A hummingbird flight and a look behind the algorithm's curtain
Further into the museum sits the Infinity Room, where visitors follow a glittery hummingbird soaring over a fantastical neon forest, an aerial sequence reminiscent of the flight scenes in the Avatar films, disorienting enough at points that the shifting point of view can throw off your balance. Next door, the Latent Gallery pulls back the curtain on the Large Nature Model itself. At one console, visitors can scroll through the model's training data by category. Selecting "Frogs" turns the wall ahead into a massive grid of frog photographs pulled directly from the system's dataset, a deliberate demonstration of how much verifiable material sits underneath the dreamlike images shown elsewhere in the museum.
Anadol says he wanted visitors to glimpse the sheer scale of information behind the installation's surreal, often impossible recombinations of real nature. The Smithsonian's Encyclopedia of Life alone supplied data on more than 2 million species. "These are the places where we demystify our algorithms, demystify our data sets, demystify our training experiments," he says, adding that he wanted to see "what happens if we go next-level and tell the audience and the visitors exactly the reason for that machine dream or hallucination."
Hallucination as the point, not a flaw
That word, hallucination, is deliberate, and it's also what separates Dataland's debut show from the ultra-realistic AI-generated images and deepfakes feeding today's misinformation problem. "It's about the idea of a machine that falls in love with nature, that's the rainforest, and we enter the machine dreams as a concept where we smell the machine's hallucinations, we taste the machine dreams, we hear millions of bird songs that are impossible to hear in a human world," Anadol says. The Large Nature Model may draw on real scientific libraries and real-time weather data, but the environment it constructs from those building blocks remains, in almost every respect, entirely alien.
The Sanctuary: an artwork that exists once and disappears
The exhibit closes with the Sanctuary, a concept Anadol has been developing for several years. As a group of visitors enters the room, the biometric information collected from each person, including heart rate, skin temperature, the path they took through Dataland and the pace of their walk, is combined to generate a swirling, abstract, three-dimensional representation of the room's collective energy. That representation is never seen again once it forms, making every visit to the Sanctuary a one-time event that can't be repeated or recreated.
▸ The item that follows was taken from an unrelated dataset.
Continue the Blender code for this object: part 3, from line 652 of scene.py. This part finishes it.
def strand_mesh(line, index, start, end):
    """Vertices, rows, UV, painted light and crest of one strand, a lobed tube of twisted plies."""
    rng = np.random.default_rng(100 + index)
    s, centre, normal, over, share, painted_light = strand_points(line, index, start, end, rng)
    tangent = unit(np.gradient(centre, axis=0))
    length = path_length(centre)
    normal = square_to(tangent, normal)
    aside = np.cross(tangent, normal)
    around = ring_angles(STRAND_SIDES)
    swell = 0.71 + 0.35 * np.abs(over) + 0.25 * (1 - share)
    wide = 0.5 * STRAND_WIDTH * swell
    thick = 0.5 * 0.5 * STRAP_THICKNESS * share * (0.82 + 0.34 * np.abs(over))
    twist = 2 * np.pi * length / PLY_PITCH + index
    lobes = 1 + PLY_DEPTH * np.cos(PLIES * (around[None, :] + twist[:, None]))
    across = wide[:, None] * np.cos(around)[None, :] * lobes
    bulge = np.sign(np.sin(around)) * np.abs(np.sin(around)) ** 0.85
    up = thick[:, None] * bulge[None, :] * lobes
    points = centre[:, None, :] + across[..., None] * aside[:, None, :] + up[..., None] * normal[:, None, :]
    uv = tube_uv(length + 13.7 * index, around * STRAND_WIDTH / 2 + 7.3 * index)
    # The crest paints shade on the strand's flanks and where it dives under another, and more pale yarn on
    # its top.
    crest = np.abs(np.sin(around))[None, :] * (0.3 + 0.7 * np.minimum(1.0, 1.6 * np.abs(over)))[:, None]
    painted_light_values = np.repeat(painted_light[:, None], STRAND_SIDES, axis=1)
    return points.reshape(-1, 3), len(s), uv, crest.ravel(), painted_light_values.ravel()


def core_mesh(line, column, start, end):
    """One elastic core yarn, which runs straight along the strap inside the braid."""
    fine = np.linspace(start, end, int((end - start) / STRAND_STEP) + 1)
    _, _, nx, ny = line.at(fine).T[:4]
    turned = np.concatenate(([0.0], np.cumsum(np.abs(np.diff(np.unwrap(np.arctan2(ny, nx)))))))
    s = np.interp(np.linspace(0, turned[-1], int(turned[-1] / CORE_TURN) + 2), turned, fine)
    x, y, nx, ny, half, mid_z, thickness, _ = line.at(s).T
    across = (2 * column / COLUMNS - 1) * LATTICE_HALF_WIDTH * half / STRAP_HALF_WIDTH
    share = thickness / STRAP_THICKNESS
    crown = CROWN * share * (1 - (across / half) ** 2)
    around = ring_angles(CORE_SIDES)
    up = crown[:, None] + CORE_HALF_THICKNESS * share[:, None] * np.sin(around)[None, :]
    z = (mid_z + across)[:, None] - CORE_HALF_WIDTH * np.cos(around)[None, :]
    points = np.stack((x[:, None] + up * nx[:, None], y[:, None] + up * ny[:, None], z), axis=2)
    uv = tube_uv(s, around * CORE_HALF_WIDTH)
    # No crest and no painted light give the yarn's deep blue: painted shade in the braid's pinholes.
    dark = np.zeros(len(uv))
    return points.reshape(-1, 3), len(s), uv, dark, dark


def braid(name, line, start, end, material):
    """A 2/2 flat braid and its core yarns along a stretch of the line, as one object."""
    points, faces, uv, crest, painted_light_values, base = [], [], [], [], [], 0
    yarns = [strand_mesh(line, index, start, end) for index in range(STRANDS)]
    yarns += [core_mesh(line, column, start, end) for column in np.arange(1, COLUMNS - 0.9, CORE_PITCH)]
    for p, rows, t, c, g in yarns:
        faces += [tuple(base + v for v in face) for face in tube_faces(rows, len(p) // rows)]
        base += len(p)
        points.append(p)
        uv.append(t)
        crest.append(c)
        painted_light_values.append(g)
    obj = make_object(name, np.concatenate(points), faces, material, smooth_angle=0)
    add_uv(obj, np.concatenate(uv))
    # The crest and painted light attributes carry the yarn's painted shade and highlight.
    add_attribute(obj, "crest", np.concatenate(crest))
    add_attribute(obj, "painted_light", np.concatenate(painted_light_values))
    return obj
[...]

Anadol says the gallery treats "emotion as an input" throughout the exhibit, and he's been struck by how often the biosensors detect goosebumps on visitors, which he calls an "incredibly relevant" sign that the sensory experience is landing. "The artwork can feel this information," he says. "I saw people with tears, I saw people with joy, I saw people with excitement," he adds. "And I think, if that's not art, what is art?"
"This is all about being human, not about AI"
That kind of visitor reaction is exactly what Anadol needs to win over skeptics who doubt artificial intelligence has anything to offer the creative arts. He doesn't frame the technology as a production shortcut but as a way to rediscover something essentially human. "This is all about being human at the end, not about AI," he says of Dataland and Machine Dreams: Rainforest. "It's just an incredible tool, but the messaging and the context and the meaning is still all about being human."